Da farsa do teatro à banalidade cotidiana
Me reservo para falar de dois extremos. Dois curtas exibidos em sequência, o que pode ter sido o motivo que me causou certo choque entre os dois. Nesta tarde, conferi O casamento de Mário e Fia, de Paulo Halm, e Pirapora, de Charles Bicalho.
O Casamento de Mário e Fia é uma história aparentemente simples. Um começo singelo, que lembra muito um conto de fadas ou um cordel típico brasileiro. A história é apresentada por um grupo de palhaços cantores que abrem a farsa, quase narrada como um teatro, através de uma cortina vermelha e um palco. Dois personagens, tidos como loucos pelos demais, Fia e Mário, se apaixonam e são levados ao altar. A história até aí é muito singela e bonita, encanta e chega até a tirar alguns risos da plateia, com os burburinhos sobre o que acontece após o casamento, na primeira noite do casal. No entanto, no meio de todo um belo trabalho de arte e de atores muito bem marcados, a história sofre um baque e os espectadores quebram a cara: Fia, a garota ingênua, é violentada por todos os homens da vila e morta logo após sua apaixonada noite de núpcias.
Acredito que o teor da narrativa, nos conduza a um envolvimento com a teatral história e ao trágico final. O que era um conto de cordel se tornou um conto russo, sempre com duros e dramáticos desfechos. Mesmo com o véu de Fia voando pela praça, um jeito simbólico de se terminar o curta, não há como não pensar em várias pontos que se ligam ao mundo real a partir desse momento: a mulher passiva e submetida à brutalidade e violência de homens, como um objeto de desejo e uso sexual, sem necessidade de consentimento e autorização; ela está ali para ser usada. Choca. Revolta. Ainda mais se pensarmos quantas Fias existem por todo o Brasil…
Depois de começar a pensar em tudo isso e de adentrar em um assunto tão sério e ao mesmo tempo tão delicado (principalmente para ser colocado de forma superficial em um parecer sobre um curta-metragem), me deparei com o curta que veio na sequencia, Pirapora. E, talvez por ter ficado, como sempre fico em boa parte dos conteúdos que abordam a questão da mulher na sociedade, o curta de Charles Bicalho me pareceu vazio.
O diretor em sua fala de apresentação comentou que esse trabalho não tinha um gênero; acabou ficando como um drama, já que ele não foi atrás do “protagonista” para que seu curta ganhasse o status de documentário.

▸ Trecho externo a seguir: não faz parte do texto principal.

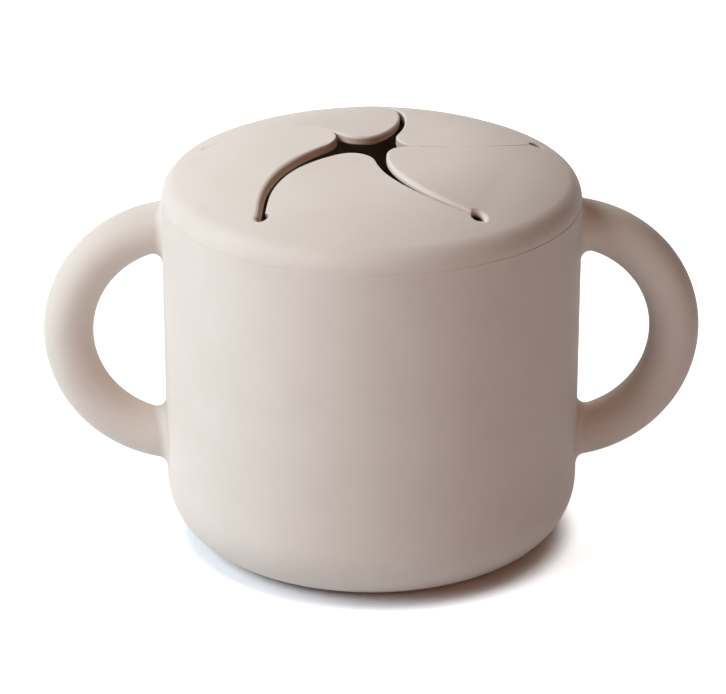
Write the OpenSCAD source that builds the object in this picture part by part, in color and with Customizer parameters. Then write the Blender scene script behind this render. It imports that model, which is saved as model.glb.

Até aí, não é do meu gosto dividir ou categorizar filmes em gêneros. Mas ele me soou raso demais. O curta, um quase plano-sequência feito por acaso, mostra um homem atravessando um rio na cidade de Pirapora. A imagem é precária em certos momentos e vemos o homem caindo algumas vezes devido à correnteza. A trilha sonora, uma senhora cantando uma música regional, compõe a estrutura completa do curta.
De imediato pensei, o que isso difere do que as pessoas fazem hoje no Youtube? Filmam um evento cotidiano que acham curioso, quase sempre não vão atrás dele ou da pessoa filmada – isso não é muito relevante, o que é importa é só a situação do momento –, podem ou não colocar uma música de fundo que deixe o vídeo mais animado e depois postam. Não quero com isso menosprezar o trabalho do diretor ou os vídeos de canais da internet, muito menos questionar ou qualificar o conteúdo da sua obra (não sou de longe capaz disso).
O ponto a que quero chegar é que vi nesse curta o registro e a construção de um momento, a partir do olhar do diretor. Mas, me parece que as pessoas em geral já fazem isso a toda hora hoje – e sem grandes diferenças deste curta para tantos outros registros online.
Sai questionando o papel de quem segura uma câmera, e tem nisso uma profissão e não apenas um entretenimento, em um mundo em que o cinema já não cabe apenas nas salas escuras. Será que apenas a captação de um momento já não ficou pra trás, (na época da mostração tecnológica cinematográfica, por exemplo) ou cada olhar e ângulo sobre eventos cotidianos, exibidos em festivais de curtas internacionais, de fato despertam o interesse do espectador nos dias de hoje, onde tudo e todos já são continuamente gravados por alguma câmera?